• **TO BE DONE**:
Restate the full set of records exactly, word for word.

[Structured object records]
⁂

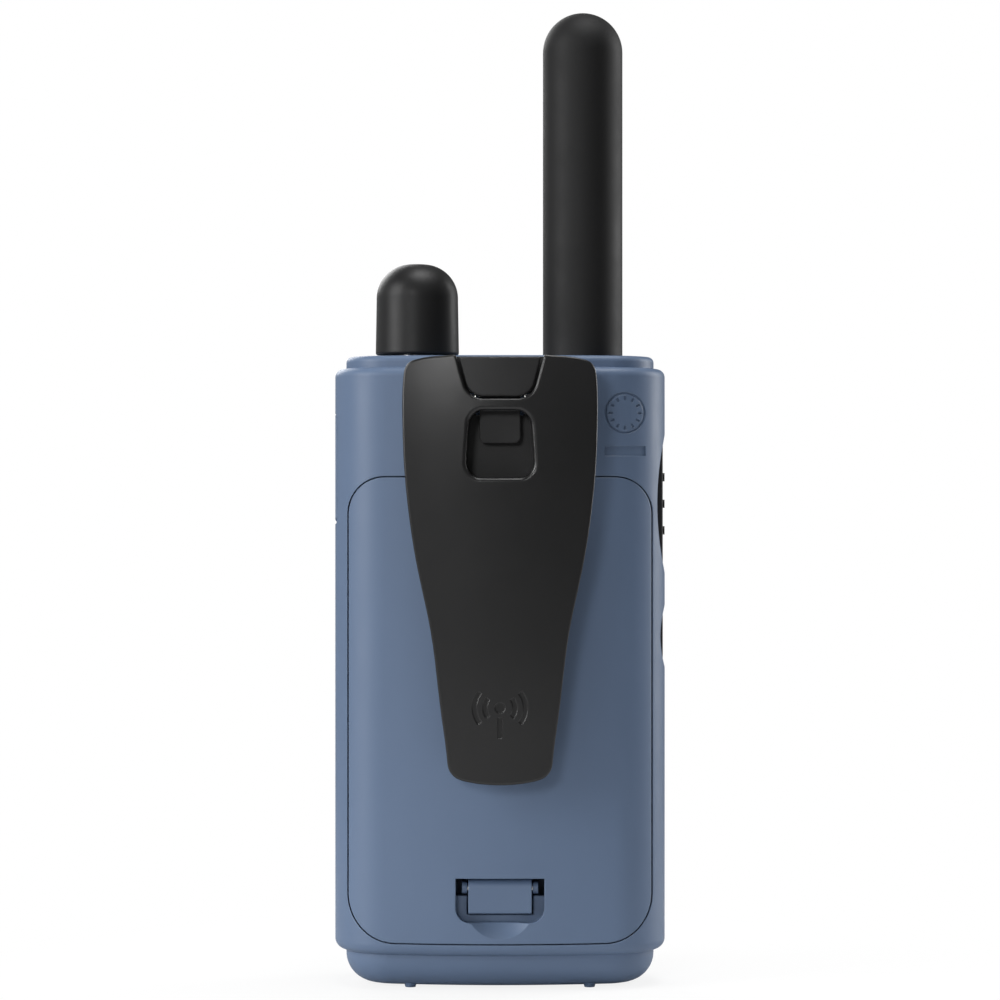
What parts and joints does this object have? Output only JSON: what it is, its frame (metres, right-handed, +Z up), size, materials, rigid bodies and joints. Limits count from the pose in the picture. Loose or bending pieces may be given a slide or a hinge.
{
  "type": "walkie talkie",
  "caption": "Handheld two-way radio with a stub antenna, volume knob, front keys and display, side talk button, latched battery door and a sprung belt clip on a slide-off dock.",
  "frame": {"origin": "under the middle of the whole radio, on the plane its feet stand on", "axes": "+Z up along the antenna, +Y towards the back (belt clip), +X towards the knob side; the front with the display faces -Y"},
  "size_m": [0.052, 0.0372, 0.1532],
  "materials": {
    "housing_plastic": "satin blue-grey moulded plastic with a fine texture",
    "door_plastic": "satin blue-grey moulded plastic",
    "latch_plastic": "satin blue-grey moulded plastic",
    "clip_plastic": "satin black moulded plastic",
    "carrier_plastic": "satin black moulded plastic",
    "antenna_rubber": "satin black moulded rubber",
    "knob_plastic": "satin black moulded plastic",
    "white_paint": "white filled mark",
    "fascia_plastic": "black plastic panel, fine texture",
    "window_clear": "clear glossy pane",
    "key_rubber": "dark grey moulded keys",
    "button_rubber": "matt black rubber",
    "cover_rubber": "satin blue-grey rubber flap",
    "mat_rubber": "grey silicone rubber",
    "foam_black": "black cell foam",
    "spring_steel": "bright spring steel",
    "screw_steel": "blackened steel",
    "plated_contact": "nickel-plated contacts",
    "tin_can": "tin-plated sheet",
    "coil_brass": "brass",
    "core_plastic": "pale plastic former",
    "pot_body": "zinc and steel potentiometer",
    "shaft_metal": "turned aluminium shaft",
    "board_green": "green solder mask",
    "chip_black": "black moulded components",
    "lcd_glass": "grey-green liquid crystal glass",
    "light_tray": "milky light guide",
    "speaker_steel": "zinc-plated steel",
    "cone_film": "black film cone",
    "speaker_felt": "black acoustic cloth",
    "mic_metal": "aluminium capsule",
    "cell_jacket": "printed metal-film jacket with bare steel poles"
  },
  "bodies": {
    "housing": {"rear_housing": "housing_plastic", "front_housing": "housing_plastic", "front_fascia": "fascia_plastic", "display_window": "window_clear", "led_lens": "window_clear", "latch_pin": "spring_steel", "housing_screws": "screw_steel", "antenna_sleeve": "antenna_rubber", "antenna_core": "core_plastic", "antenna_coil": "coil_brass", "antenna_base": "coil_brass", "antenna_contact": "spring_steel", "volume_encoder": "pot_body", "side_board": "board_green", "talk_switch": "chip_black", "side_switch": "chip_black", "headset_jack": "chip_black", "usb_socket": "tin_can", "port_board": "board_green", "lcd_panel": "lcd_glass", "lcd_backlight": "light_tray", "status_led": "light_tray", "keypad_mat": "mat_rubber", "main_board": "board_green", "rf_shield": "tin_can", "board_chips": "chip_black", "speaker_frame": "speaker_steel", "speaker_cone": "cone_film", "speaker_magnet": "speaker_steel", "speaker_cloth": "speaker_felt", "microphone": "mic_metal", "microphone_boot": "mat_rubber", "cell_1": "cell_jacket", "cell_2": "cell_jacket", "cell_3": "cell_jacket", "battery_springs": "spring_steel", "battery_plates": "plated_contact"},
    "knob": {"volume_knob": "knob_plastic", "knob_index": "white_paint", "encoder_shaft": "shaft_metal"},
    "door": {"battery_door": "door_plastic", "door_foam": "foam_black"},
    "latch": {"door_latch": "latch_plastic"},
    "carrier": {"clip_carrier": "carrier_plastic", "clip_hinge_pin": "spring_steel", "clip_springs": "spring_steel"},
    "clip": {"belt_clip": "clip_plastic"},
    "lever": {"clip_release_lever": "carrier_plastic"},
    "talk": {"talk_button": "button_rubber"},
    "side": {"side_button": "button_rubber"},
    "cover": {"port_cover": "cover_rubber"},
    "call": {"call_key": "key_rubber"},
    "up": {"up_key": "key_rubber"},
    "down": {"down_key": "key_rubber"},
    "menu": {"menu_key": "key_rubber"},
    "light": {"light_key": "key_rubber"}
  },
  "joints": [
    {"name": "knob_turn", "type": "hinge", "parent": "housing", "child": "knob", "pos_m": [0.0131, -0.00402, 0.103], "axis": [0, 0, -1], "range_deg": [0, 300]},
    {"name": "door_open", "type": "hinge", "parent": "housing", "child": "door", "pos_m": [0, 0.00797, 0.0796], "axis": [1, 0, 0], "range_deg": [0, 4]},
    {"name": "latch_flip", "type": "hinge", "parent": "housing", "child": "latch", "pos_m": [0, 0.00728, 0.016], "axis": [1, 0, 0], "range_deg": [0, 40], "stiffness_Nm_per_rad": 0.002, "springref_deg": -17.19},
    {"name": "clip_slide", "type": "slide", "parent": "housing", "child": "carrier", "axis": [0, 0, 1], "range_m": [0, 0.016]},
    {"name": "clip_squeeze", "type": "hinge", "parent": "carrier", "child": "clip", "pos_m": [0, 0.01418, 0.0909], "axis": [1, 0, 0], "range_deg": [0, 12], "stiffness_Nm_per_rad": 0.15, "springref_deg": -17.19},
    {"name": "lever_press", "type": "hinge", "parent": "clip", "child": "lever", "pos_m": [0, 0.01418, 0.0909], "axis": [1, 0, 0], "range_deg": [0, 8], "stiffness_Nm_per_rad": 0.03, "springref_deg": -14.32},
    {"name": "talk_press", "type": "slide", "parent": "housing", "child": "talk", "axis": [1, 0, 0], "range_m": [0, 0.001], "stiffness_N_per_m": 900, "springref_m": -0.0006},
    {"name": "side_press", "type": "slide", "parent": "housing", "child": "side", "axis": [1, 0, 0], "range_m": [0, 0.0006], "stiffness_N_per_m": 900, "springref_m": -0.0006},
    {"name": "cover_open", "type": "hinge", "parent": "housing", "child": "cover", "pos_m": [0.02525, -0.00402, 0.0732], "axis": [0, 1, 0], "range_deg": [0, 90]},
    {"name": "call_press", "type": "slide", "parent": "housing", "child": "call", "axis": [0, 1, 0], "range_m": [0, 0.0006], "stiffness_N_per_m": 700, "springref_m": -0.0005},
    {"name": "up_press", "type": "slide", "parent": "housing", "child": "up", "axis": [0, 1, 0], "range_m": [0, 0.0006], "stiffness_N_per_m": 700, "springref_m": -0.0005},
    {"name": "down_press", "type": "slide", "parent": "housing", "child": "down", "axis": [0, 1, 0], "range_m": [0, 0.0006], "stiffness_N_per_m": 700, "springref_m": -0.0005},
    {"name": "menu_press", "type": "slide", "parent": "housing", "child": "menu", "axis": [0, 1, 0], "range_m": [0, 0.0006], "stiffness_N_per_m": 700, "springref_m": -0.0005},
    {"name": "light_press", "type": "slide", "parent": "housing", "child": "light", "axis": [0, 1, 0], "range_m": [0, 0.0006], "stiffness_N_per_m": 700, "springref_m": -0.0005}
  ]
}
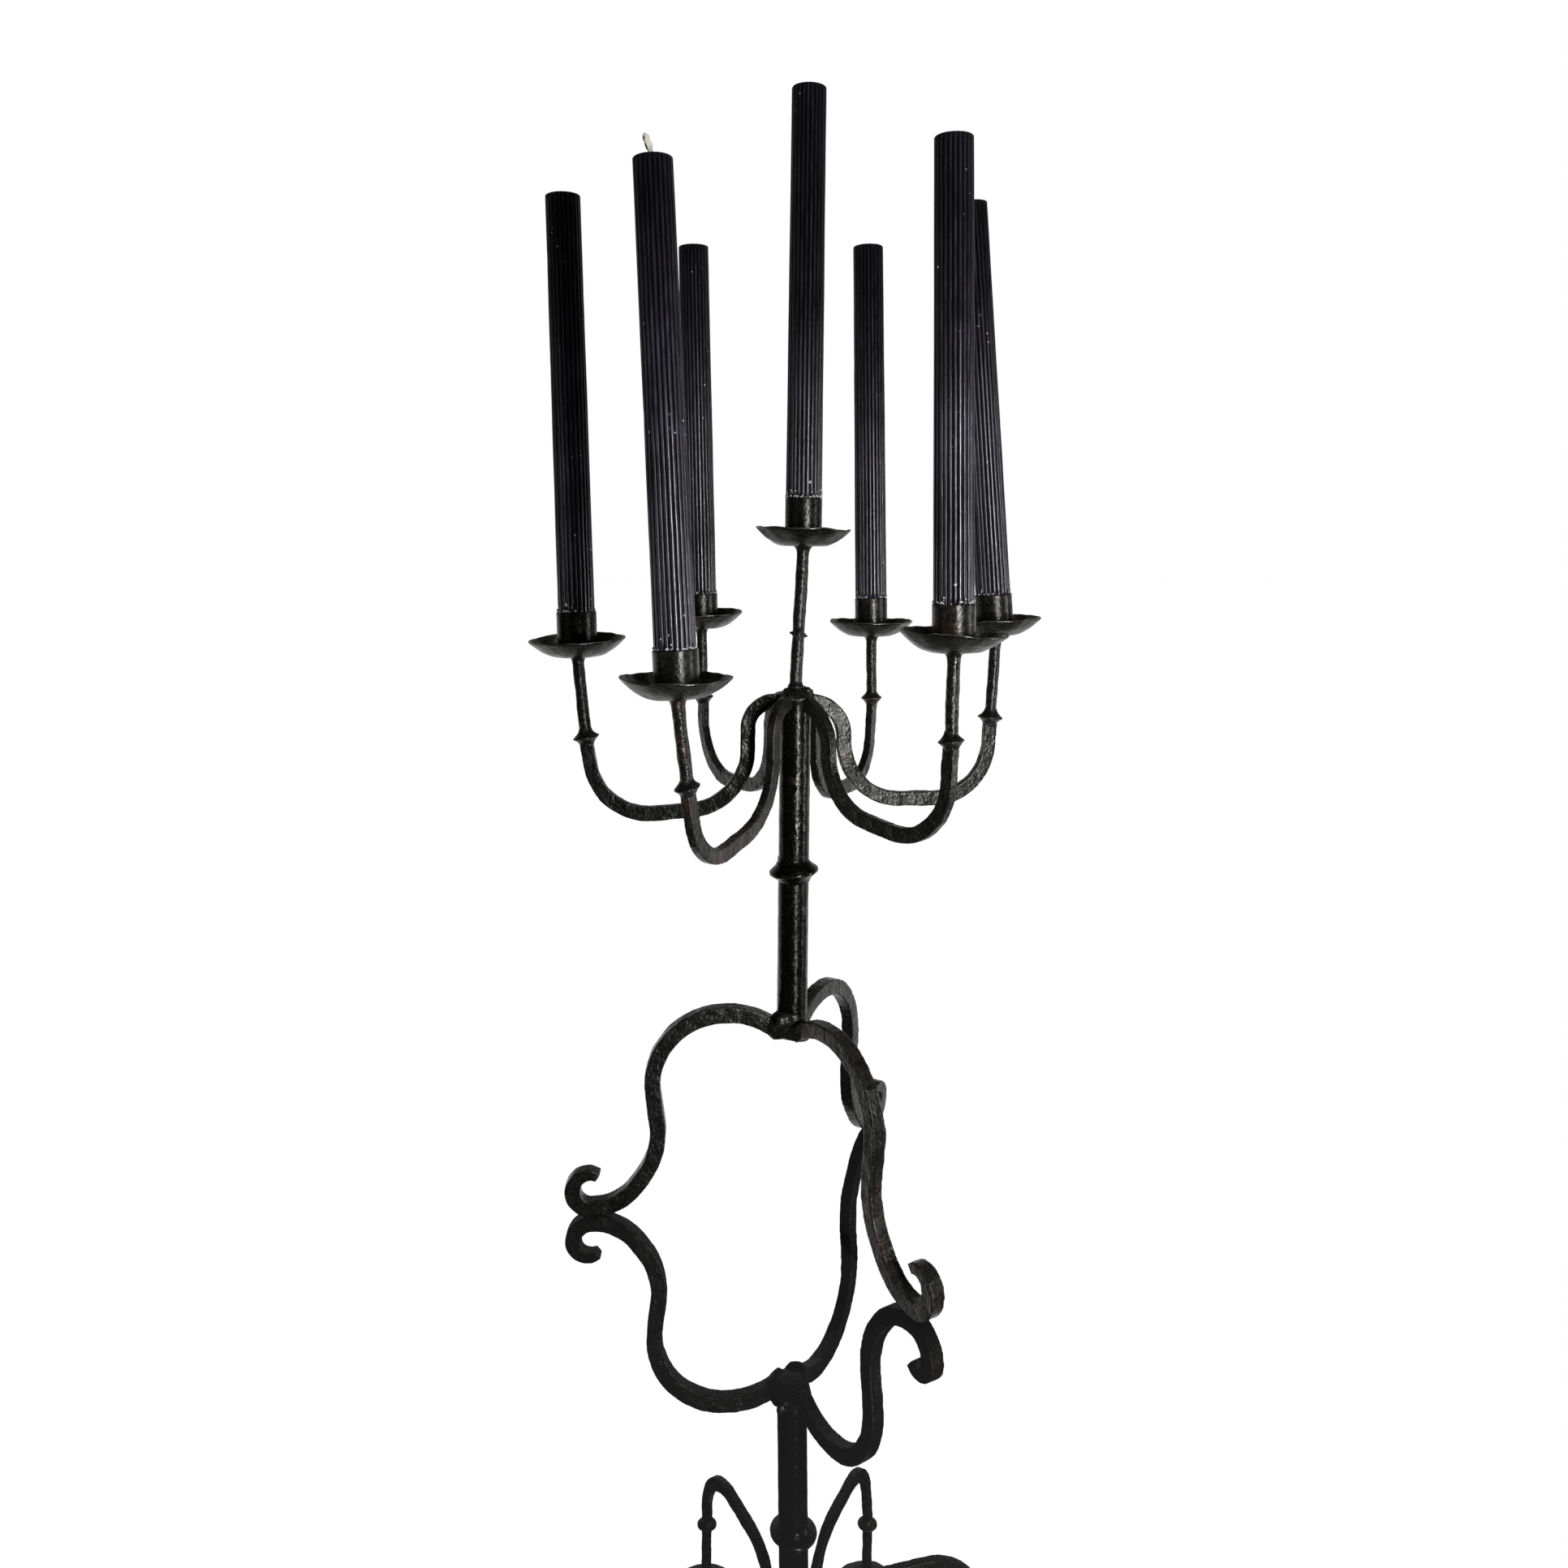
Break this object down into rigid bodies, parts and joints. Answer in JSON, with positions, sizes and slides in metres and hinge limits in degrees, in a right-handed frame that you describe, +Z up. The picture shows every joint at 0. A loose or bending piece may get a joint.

⁂

• **TASK SOLUTION**:
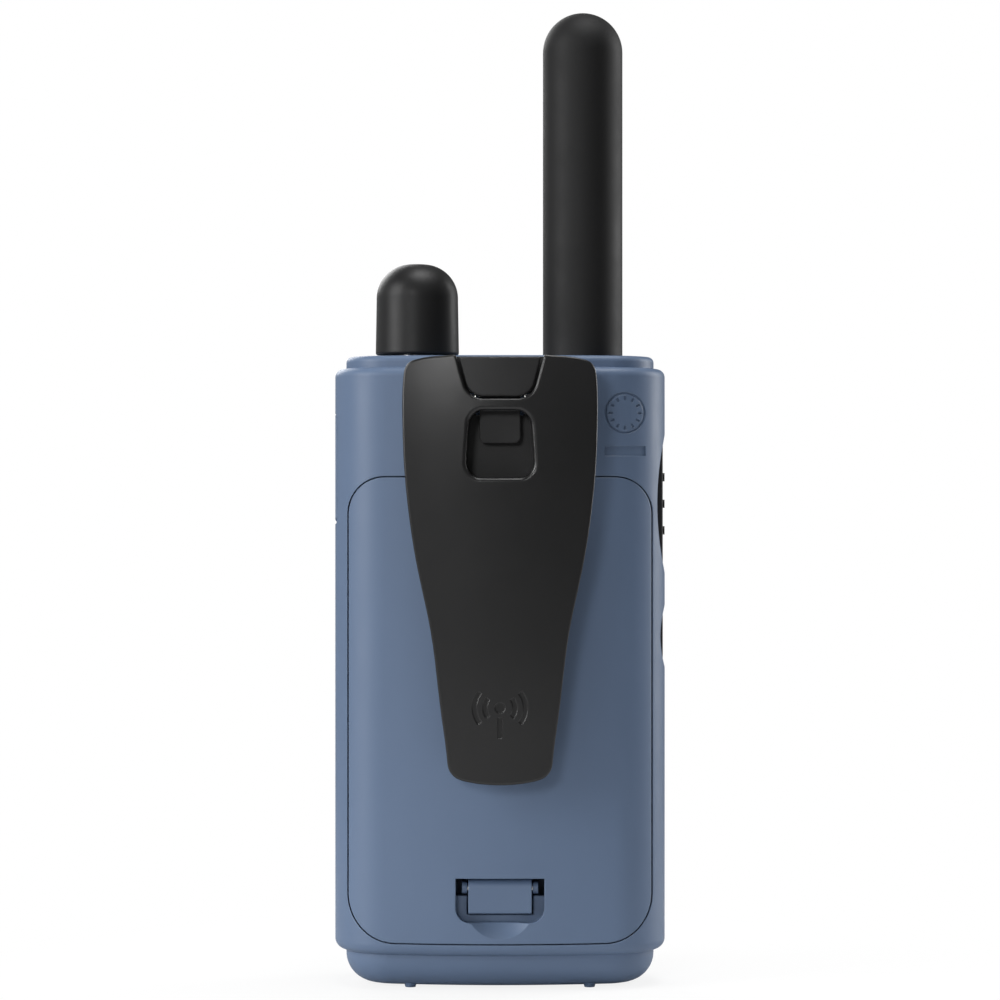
What parts and joints does this object have? Output only JSON: what it is, its frame (metres, right-handed, +Z up), size, materials, rigid bodies and joints. Limits count from the pose in the picture. Loose or bending pieces may be given a slide or a hinge.
{
  "type": "walkie talkie",
  "caption": "Handheld two-way radio with a stub antenna, volume knob, front keys and display, side talk button, latched battery door and a sprung belt clip on a slide-off dock.",
  "frame": {"origin": "under the middle of the whole radio, on the plane its feet stand on", "axes": "+Z up along the antenna, +Y towards the back (belt clip), +X towards the knob side; the front with the display faces -Y"},
  "size_m": [0.052, 0.0372, 0.1532],
  "materials": {
    "housing_plastic": "satin blue-grey moulded plastic with a fine texture",
    "door_plastic": "satin blue-grey moulded plastic",
    "latch_plastic": "satin blue-grey moulded plastic",
    "clip_plastic": "satin black moulded plastic",
    "carrier_plastic": "satin black moulded plastic",
    "antenna_rubber": "satin black moulded rubber",
    "knob_plastic": "satin black moulded plastic",
    "white_paint": "white filled mark",
    "fascia_plastic": "black plastic panel, fine texture",
    "window_clear": "clear glossy pane",
    "key_rubber": "dark grey moulded keys",
    "button_rubber": "matt black rubber",
    "cover_rubber": "satin blue-grey rubber flap",
    "mat_rubber": "grey silicone rubber",
    "foam_black": "black cell foam",
    "spring_steel": "bright spring steel",
    "screw_steel": "blackened steel",
    "plated_contact": "nickel-plated contacts",
    "tin_can": "tin-plated sheet",
    "coil_brass": "brass",
    "core_plastic": "pale plastic former",
    "pot_body": "zinc and steel potentiometer",
    "shaft_metal": "turned aluminium shaft",
    "board_green": "green solder mask",
    "chip_black": "black moulded components",
    "lcd_glass": "grey-green liquid crystal glass",
    "light_tray": "milky light guide",
    "speaker_steel": "zinc-plated steel",
    "cone_film": "black film cone",
    "speaker_felt": "black acoustic cloth",
    "mic_metal": "aluminium capsule",
    "cell_jacket": "printed metal-film jacket with bare steel poles"
  },
  "bodies": {
    "housing": {"rear_housing": "housing_plastic", "front_housing": "housing_plastic", "front_fascia": "fascia_plastic", "display_window": "window_clear", "led_lens": "window_clear", "latch_pin": "spring_steel", "housing_screws": "screw_steel", "antenna_sleeve": "antenna_rubber", "antenna_core": "core_plastic", "antenna_coil": "coil_brass", "antenna_base": "coil_brass", "antenna_contact": "spring_steel", "volume_encoder": "pot_body", "side_board": "board_green", "talk_switch": "chip_black", "side_switch": "chip_black", "headset_jack": "chip_black", "usb_socket": "tin_can", "port_board": "board_green", "lcd_panel": "lcd_glass", "lcd_backlight": "light_tray", "status_led": "light_tray", "keypad_mat": "mat_rubber", "main_board": "board_green", "rf_shield": "tin_can", "board_chips": "chip_black", "speaker_frame": "speaker_steel", "speaker_cone": "cone_film", "speaker_magnet": "speaker_steel", "speaker_cloth": "speaker_felt", "microphone": "mic_metal", "microphone_boot": "mat_rubber", "cell_1": "cell_jacket", "cell_2": "cell_jacket", "cell_3": "cell_jacket", "battery_springs": "spring_steel", "battery_plates": "plated_contact"},
    "knob": {"volume_knob": "knob_plastic", "knob_index": "white_paint", "encoder_shaft": "shaft_metal"},
    "door": {"battery_door": "door_plastic", "door_foam": "foam_black"},
    "latch": {"door_latch": "latch_plastic"},
    "carrier": {"clip_carrier": "carrier_plastic", "clip_hinge_pin": "spring_steel", "clip_springs": "spring_steel"},
    "clip": {"belt_clip": "clip_plastic"},
    "lever": {"clip_release_lever": "carrier_plastic"},
    "talk": {"talk_button": "button_rubber"},
    "side": {"side_button": "button_rubber"},
    "cover": {"port_cover": "cover_rubber"},
    "call": {"call_key": "key_rubber"},
    "up": {"up_key": "key_rubber"},
    "down": {"down_key": "key_rubber"},
    "menu": {"menu_key": "key_rubber"},
    "light": {"light_key": "key_rubber"}
  },
  "joints": [
    {"name": "knob_turn", "type": "hinge", "parent": "housing", "child": "knob", "pos_m": [0.0131, -0.00402, 0.103], "axis": [0, 0, -1], "range_deg": [0, 300]},
    {"name": "door_open", "type": "hinge", "parent": "housing", "child": "door", "pos_m": [0, 0.00797, 0.0796], "axis": [1, 0, 0], "range_deg": [0, 4]},
    {"name": "latch_flip", "type": "hinge", "parent": "housing", "child": "latch", "pos_m": [0, 0.00728, 0.016], "axis": [1, 0, 0], "range_deg": [0, 40], "stiffness_Nm_per_rad": 0.002, "springref_deg": -17.19},
    {"name": "clip_slide", "type": "slide", "parent": "housing", "child": "carrier", "axis": [0, 0, 1], "range_m": [0, 0.016]},
    {"name": "clip_squeeze", "type": "hinge", "parent": "carrier", "child": "clip", "pos_m": [0, 0.01418, 0.0909], "axis": [1, 0, 0], "range_deg": [0, 12], "stiffness_Nm_per_rad": 0.15, "springref_deg": -17.19},
    {"name": "lever_press", "type": "hinge", "parent": "clip", "child": "lever", "pos_m": [0, 0.01418, 0.0909], "axis": [1, 0, 0], "range_deg": [0, 8], "stiffness_Nm_per_rad": 0.03, "springref_deg": -14.32},
    {"name": "talk_press", "type": "slide", "parent": "housing", "child": "talk", "axis": [1, 0, 0], "range_m": [0, 0.001], "stiffness_N_per_m": 900, "springref_m": -0.0006},
    {"name": "side_press", "type": "slide", "parent": "housing", "child": "side", "axis": [1, 0, 0], "range_m": [0, 0.0006], "stiffness_N_per_m": 900, "springref_m": -0.0006},
    {"name": "cover_open", "type": "hinge", "parent": "housing", "child": "cover", "pos_m": [0.02525, -0.00402, 0.0732], "axis": [0, 1, 0], "range_deg": [0, 90]},
    {"name": "call_press", "type": "slide", "parent": "housing", "child": "call", "axis": [0, 1, 0], "range_m": [0, 0.0006], "stiffness_N_per_m": 700, "springref_m": -0.0005},
    {"name": "up_press", "type": "slide", "parent": "housing", "child": "up", "axis": [0, 1, 0], "range_m": [0, 0.0006], "stiffness_N_per_m": 700, "springref_m": -0.0005},
    {"name": "down_press", "type": "slide", "parent": "housing", "child": "down", "axis": [0, 1, 0], "range_m": [0, 0.0006], "stiffness_N_per_m": 700, "springref_m": -0.0005},
    {"name": "menu_press", "type": "slide", "parent": "housing", "child": "menu", "axis": [0, 1, 0], "range_m": [0, 0.0006], "stiffness_N_per_m": 700, "springref_m": -0.0005},
    {"name": "light_press", "type": "slide", "parent": "housing", "child": "light", "axis": [0, 1, 0], "range_m": [0, 0.0006], "stiffness_N_per_m": 700, "springref_m": -0.0005}
  ]
}
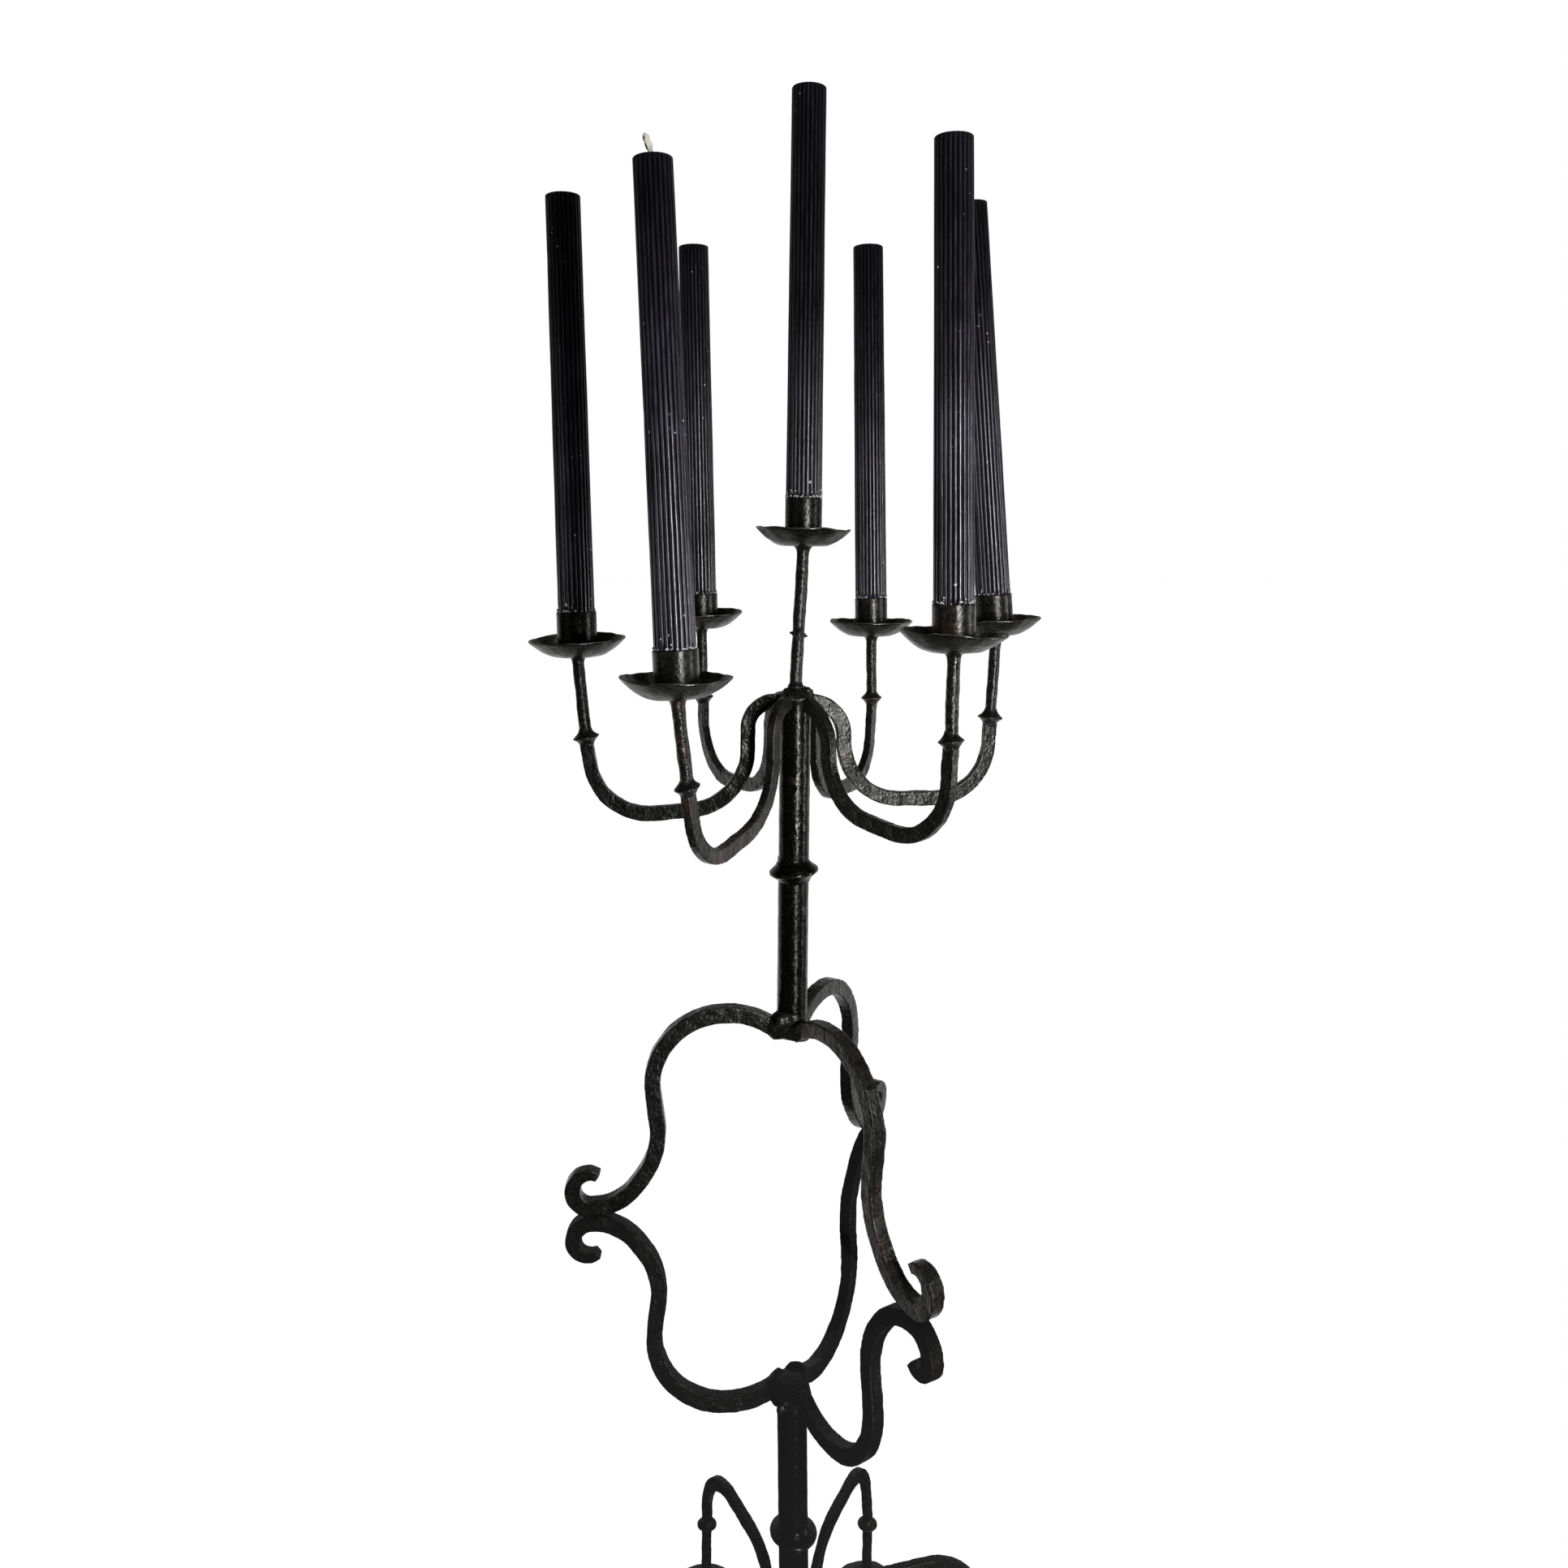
Break this object down into rigid bodies, parts and joints. Answer in JSON, with positions, sizes and slides in metres and hinge limits in degrees, in a right-handed frame that you describe, +Z up. The picture shows every joint at 0. A loose or bending piece may get a joint.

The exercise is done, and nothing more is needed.